If you’re a cookie fiend, you are fully advised to follow chef and cookbook author Ravneet Gill on Instagram – she is the master of perfectly crisp, perfectly gooey, and incredibly chocolatey cookies.
She is also a food columnist and the latest judge on Junior Bake Off. To celebrate her debut cookbook earlier this year – The Pastry Chef’s Guide – we quizzed her on her food memories…
Her earliest food memory is…
“I think it was eating a packet of chocolate raisins, because I lived above a cornershop when I was a kid. I have very distinct memories of running in and grabbing a packet of chocolate raisins off the shelf, and eating it.

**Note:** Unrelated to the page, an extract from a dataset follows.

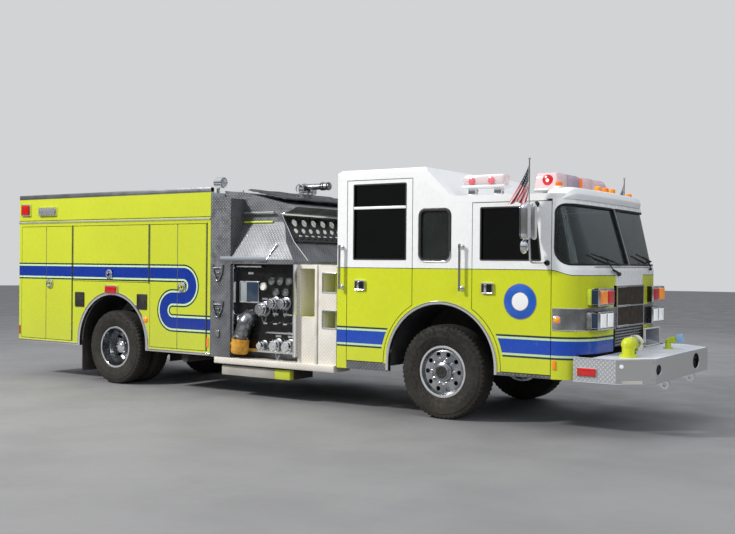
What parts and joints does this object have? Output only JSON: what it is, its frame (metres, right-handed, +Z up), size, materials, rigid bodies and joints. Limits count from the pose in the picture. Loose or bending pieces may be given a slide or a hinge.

I got a hole in my milk teeth because I ate so many sweets.”
Gill’s culinary high has to be…
“I made a cake for Prince Charles, but I didn’t know it was for him until he turned up, which was great. It was like a Victoria sponge cake, a really tall one. He was like, ‘I love it, I’m so glad you used real butter’. That was a nice highlight, even though I’m not really a royalist, but it was pretty fun.
“I cooked in the presence of Beyoncé once. I watched her the whole time. I was working in an open kitchen, and no one else cared, and she was just there. I was like, ‘I’m actually just going to stand here and look at her’. She was with Jay-Z, and then, when she’d finished eating, they took her out the back exit, so I went and stood up against the fridge so she would brush past me.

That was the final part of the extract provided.